I consider this a minor form of mass hysteria; but the phenomenon is undeniable.
Thus, rehabilitation requires deep reflection on your part, perhaps followed by a humble, gracious statement thanking the thousands of well-wishers who have contacted you PLUS reaching out to your colleagues saying something like “I worked very hard. I was truly unaware at the resentment of my colleagues. I am truly sorry to let down the party. I will do better. But please know I will be doing all in my power to re-elect the Gillard Labor government”.
Perhaps the timing of this should be early in an election campaign. I can imagine this being effective, especially in Queensland where there is the greatest shock and unease about the circumstances of your demise.
Trashing your legacy is pretty dumb politics, especially for the new PM aspiring to re-election. I am amazed by the negative assessment of your colleagues. How could they see things so differently to the man I know?
At the beginning of last week I had drafted a note to you on what needed to be done. Mary thought it too harsh and asked me to scrap it.
As self-serving and presumptive as it might seem for this political failure to proffer advice now, I want to do so because I believe that the ALP & Australia would be nuts to throw away your talents. To give up would be a big win for the cynical Arbib/Bitar way of running things. Please persevere.
With kind regards to Thérèse and your family,
Michael
Postscript (2019)
Rudd responded the same day:
“Thank you both for your genuine kindness.”
“I am far from perfect. But they are in the main engaged in the retrospective reconstruction of events to soothe what is left of conscience and courage. As for speaking out in my defence, the truth is they are frightened of the new power realities thru the new Graham Richardson and they now see the direct consequences of not bending the knee.”
“Always remember the teachings of Karl Popper.”
I suppose I must have once mentioned my regard for Popper’s thought and his questioning of received wisdom.
Rudd alluded to the idea of not believing everything bad said about him.

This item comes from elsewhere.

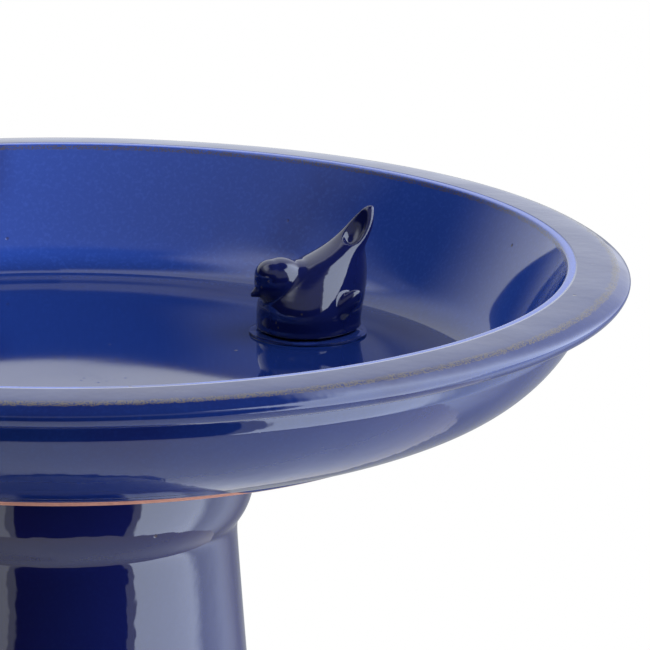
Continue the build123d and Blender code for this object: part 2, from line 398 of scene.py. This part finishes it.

I thought it was madness by the factional leaders in getting rid of Rudd, without pre-warning, or thinking through the consequences.
Three recollections:
I rang Paul Howes, the then national secretary of the Australian Workers’ Union, on the night the ABC television broadcast urging that he act to stop the move. It was too late. He was going on television that night to support Rudd’s removal. (He wrote an ill-advised book, Paul Howes, Confessions of a Faceless Man: Inside Campaign 2010 (2010). Not withstanding my criticism, I consider Howes one of the great could-have-beens of the NSW labour movement. It is a tragedy (for Labor, perhaps not for him) that his talents seem now permanently lost to ALP politics. He has been an incredibly successful businessman subsequent to his union career.)
Weeks later I spoke to Johno Johnson, the legendary “keeper of conscience” for the NSW ALP. He told me that just as he was opposed in 1975 to Sir John Kerr dismissing without counsel or warning Prime Minister Gough Whitlam, so too was he appalled by “our people” without warning or counsel sacking Rudd. “It is anti-Labor”, he said.
Third, Robert Ray told some friends that he changed his phone number. He would get calls from ministers complaining about this or that antic of Rudd, his ill-considered response to a policy initiative, his alleged poor conduct of Cabinet, etc. Ray would usually respond: “And when you pointed that out [your criticism] to Rudd, how did he respond?” There was usually silence at the other end of the phone. The critics were too gutless say aloud what they thought, apparently.
When Nick Dyrenfurth asked me to comment on and help (in minor) edits of his book Getting the Blues (2019), I suggested some sentences to curtail or soften his anti-Rudd perspective, namely:
“… I am troubled by a comment attributed to a legendary Labor warrior and speechwriter, Graham Freudenberg. When he died last July one of his friends [John Harding-Easson] posted: “Of all the memories, one that stays with me was in the aftermath of Rudd’s removal. Dad and I were sitting with him in the foyer of the Rydges [hotel] in Kings Cross, and I was arguing the case for [Rudd’s removal]. Reflecting on a certain former employer of his, [Freudenberg] said: ‘If I were to recount for you every tantrum, insult, slight, jibe and Prima Donna act, I could draw for you a monster. And it wouldn’t be the person I knew’.”
Yet the anti-Rudd stories were considerable. I never found him rude or difficult. He was let down by his colleagues as much as himself.
So many people, however, argued with me about my criticisms of Rudd’s dismissal. One insider wrote to me saying.
“A problem for those arguing that Rudd shouldn’t have been dropped is incomplete info compared with those who had to deal with him. (I’ve never forgotten… Martyn Evan’s complaint years ago that Rudd treated even his more intelligent colleagues like ComCar drivers). [Evans was a former federal Labor MP defeated in 2004.]
“Also, don’t assume that in this instance scientific analysis gets you far. In part the decision to be rid of Rudd was emotional. In part it was also a judgement concerning the abilities of Gillard as a politician. I can accept that judgement but I think it was botched (e.g., keeping Swan as Treasurer and now Dep PM). NB: No-one I know wanted Rudd as a long term PM. NO-ONE! The majority decided to treat him with the same dignity he meted out to them.”
Yet I stand by my perspective. Sadly I think, too, that an able leader, Julie Gillard, was ruined by those events.
Just as with Morris Iemma in 2008, with his political execution in NSW, in Rudd’s case the faction leaders in NSW, principally Senator Arbib, as well as Victoria’s Bill Shorten and Senator Steve Conroy, did immense damage to the old labour traditions of loyalty, mateship, and fair play. The consequences still echo through Australian politics.